For a 9-night backpack on unmaintained trail, the Red Deer-Clearwater has a reputation for not being that bad. It is considerably longer than the South Boundary Trail but a lot of that length is either over popular trail or relatively docile. There are several thrilling mountain passes, but the big ones come right at the beginning and right at the end. The South Boundary Trail had a cumulative climb of nearly 9,000 feet by my GPS in 75 miles; the grade on the Red Deer-Clearwater Circuit is therefore proportionate to my previous longest hike that seldom felt particularly steep. Camping for most of the trip is random, which gives pleasant flexibility, and there’s a bailout option halfway through at Ya-Ha-Tinda Ranch, which is definitely for emergencies only but carries the near-certainty of someone turning up to give you a ride to town eventually. Two people were killed by a grizzly bear on this trail last autumn, but tragic though that was, that was not particularly an objective threat to this trail. Mean old grizzlies are uncommon, and one of them was just shot dead.
The real challenges here are the fords of the Pipestone and Clearwater Rivers, which can be very challenging and will kill you dead if you make a mistake, but it’s a hazard you have to face if you want to go far in the backcountry. In Jasper National Park, much is made of crossings that have been washed away and not maintained; there’s a whole controversy right now about Simon Creek to Athabasca Pass where the park is refusing a literal free bridge over a ford that is impassible on foot for all but a few weeks of the year. In Banff, the large designated wilderness zone seems to condition expectations so people seem to mind less (though the Pipestone crossing, as it happens, is not in the random zone, and is between the popular areas of Molar Pass and the Skoki).
There are also a fair number of potential side trips in the first half of the journey, some of which could be camping destinations: lakes, a grand old bridge on the Cascade Fire Road, outfitter camps, and so on. I don’t usually do side trips, but I worked a few in the last couple years: Brazeau Lake and Luellen Lake were both campsites that took me out of my way, while last year I saw Owen Point on the West Coast Trail and Mystic Lake on the Sawback.
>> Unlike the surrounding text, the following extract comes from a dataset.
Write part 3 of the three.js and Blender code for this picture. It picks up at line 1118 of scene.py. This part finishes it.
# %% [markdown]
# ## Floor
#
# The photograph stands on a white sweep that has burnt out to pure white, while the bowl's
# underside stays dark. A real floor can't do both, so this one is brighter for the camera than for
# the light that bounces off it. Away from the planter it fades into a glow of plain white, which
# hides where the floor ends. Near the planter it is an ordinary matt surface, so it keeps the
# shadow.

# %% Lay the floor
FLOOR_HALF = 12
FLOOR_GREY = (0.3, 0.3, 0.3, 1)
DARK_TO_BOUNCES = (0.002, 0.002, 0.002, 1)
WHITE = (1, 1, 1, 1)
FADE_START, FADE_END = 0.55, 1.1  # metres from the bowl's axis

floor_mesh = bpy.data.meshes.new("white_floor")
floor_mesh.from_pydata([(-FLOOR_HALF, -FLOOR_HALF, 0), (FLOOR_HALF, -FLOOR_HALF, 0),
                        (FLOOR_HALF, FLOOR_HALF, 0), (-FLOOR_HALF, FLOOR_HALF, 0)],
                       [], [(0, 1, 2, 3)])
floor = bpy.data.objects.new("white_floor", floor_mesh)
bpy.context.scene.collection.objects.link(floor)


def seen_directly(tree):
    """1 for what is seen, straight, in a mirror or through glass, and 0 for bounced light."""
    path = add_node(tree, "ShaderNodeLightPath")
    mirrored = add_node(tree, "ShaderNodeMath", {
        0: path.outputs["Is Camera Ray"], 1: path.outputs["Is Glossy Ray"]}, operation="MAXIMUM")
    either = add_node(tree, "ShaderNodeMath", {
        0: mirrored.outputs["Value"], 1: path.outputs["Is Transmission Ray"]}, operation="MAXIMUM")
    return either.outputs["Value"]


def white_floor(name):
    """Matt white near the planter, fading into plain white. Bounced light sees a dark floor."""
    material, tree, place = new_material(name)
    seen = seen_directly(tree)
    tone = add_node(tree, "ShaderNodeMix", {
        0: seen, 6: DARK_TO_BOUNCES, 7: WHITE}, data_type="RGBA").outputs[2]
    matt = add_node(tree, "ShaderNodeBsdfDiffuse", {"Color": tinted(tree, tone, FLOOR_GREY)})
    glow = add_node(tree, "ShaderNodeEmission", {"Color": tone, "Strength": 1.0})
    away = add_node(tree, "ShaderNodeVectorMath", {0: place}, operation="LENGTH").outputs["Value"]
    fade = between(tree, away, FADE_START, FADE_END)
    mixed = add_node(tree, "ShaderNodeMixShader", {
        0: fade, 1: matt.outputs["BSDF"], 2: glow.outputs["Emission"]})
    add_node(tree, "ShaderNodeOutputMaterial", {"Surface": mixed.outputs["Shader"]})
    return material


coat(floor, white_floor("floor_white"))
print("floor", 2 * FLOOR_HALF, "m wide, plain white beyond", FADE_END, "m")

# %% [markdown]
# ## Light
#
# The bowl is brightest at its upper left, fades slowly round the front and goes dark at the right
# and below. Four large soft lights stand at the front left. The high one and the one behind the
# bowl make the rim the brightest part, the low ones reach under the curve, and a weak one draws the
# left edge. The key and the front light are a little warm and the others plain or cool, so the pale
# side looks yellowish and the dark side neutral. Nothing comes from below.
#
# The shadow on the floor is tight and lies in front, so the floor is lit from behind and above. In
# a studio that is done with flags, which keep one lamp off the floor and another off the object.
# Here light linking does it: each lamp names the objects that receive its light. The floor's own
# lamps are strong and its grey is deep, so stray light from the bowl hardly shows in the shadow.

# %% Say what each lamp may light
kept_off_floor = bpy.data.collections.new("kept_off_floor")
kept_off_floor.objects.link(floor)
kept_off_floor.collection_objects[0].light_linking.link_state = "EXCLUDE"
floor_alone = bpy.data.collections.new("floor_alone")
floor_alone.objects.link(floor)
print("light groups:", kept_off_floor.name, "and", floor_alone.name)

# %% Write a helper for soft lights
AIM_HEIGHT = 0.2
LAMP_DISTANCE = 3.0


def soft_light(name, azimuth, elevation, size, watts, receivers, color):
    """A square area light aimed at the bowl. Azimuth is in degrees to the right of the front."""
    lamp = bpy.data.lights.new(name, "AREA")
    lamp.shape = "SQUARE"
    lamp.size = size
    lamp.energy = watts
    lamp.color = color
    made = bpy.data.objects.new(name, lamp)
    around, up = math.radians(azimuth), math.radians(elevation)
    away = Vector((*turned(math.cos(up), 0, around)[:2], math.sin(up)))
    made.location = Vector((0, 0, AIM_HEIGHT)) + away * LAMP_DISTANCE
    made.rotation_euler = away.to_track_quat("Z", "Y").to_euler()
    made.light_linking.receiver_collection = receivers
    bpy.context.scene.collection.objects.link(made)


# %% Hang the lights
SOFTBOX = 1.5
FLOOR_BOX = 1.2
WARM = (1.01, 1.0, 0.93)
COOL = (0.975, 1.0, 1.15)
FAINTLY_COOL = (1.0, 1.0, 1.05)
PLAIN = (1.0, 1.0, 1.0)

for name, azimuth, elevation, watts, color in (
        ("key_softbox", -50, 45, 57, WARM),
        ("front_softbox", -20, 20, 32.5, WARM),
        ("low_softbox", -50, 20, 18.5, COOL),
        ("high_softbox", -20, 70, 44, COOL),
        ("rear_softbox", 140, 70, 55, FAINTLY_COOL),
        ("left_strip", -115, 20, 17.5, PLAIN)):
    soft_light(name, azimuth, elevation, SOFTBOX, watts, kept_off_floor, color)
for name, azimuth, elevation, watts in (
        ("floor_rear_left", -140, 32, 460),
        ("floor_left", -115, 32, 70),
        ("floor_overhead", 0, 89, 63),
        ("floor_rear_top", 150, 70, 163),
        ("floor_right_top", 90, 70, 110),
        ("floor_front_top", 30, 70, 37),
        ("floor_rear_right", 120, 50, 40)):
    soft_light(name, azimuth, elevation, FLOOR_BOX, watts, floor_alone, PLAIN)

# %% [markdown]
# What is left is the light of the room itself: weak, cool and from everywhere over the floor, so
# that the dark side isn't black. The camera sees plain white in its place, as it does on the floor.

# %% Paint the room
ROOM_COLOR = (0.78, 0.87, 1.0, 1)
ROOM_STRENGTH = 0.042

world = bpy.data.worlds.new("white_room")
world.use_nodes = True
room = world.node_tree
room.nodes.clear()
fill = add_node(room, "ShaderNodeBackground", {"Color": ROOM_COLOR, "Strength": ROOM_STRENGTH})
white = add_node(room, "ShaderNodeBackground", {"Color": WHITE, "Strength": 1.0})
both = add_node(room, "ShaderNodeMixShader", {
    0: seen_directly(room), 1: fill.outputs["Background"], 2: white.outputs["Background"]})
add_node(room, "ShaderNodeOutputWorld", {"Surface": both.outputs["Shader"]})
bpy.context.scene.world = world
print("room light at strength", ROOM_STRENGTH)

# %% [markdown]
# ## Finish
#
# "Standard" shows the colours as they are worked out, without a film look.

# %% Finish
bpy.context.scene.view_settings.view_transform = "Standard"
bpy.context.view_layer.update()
I didn’t regret one of them. And as you see, it wouldn’t take a lot to bring this trip up to a very satisfying hundred miles. Weather and mood will be the guides.
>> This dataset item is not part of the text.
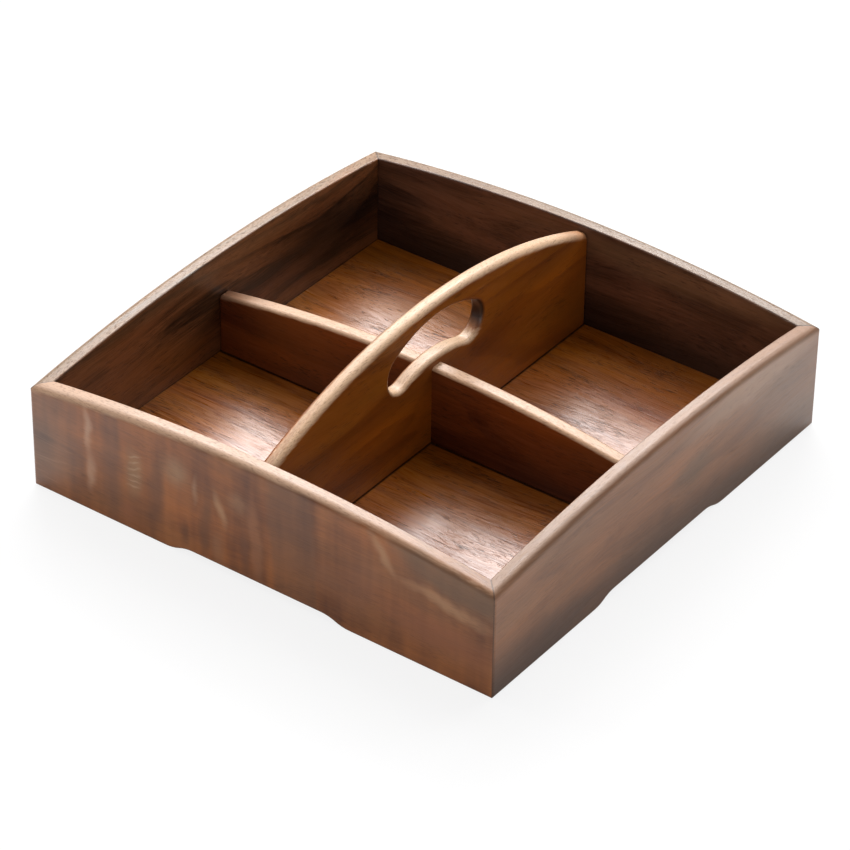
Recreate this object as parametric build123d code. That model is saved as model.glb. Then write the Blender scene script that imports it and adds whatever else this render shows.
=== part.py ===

Other than that, objective threats include the usual perils of trails eaten by creeks and scattered with trees, loneliness, beautiful vast mountain vistas, a couple glorious passes, delicious creek water, natural history, pleasant challenges but not too many, and a good vacation. It seems like what I like.
It just isn’t the North Boundary.
- Neither the videos nor the blogs are short, either. Whether you think writing or videographing in the backcountry is harder, doing both is definitely hardest. They’re pretty good!
- I could do a whole blog post on my transportation for this hike but who’d read it? Suffice to say there’s a lot going on.
- Both 2023 and 2024 hikes start at Mt. Norquay and overlap as far as Mystic Junction where blue turns left. Some browsers show this on the map better than others.
- Yes, I could hike out down the Moose River, but that’s supposed to be a miserable trail and frankly I want to see Berg Lake.
Hey Ben, love your blog! I did the sawback loop in 2018 and sept 2022 love that trail. I do most of my trips in jasper, Nordegg and Willmore so I’ve been trying to branch out to Banff more. for my final summer trip I have a 10 day trip on this circuit (clearwater-Red deer) booked, so far just night one sept-14 at molar creek night 2 at red deer lakes and then my last night would be sept 22 at Fish lakes. Do you have any recommendations as far as the random camping sites go? Also loooking to maybe do a side trip along the was with a base camp.
Cheers Kohl
Thanks, Kohl!
For random camps I won’t have recommendations until I go but some of the stuff I’m using for research are:
Jim Shipley’s 2014 report
Marc of the Trail’s 2023 YouTube playlist
Stuart Howe’s 2023 YouTube video
In general, on the Red Deer River I’m hopping between old outfitter camps (and possibly Shingle Flats), and on the Clearwater I’m stopping at the lakes.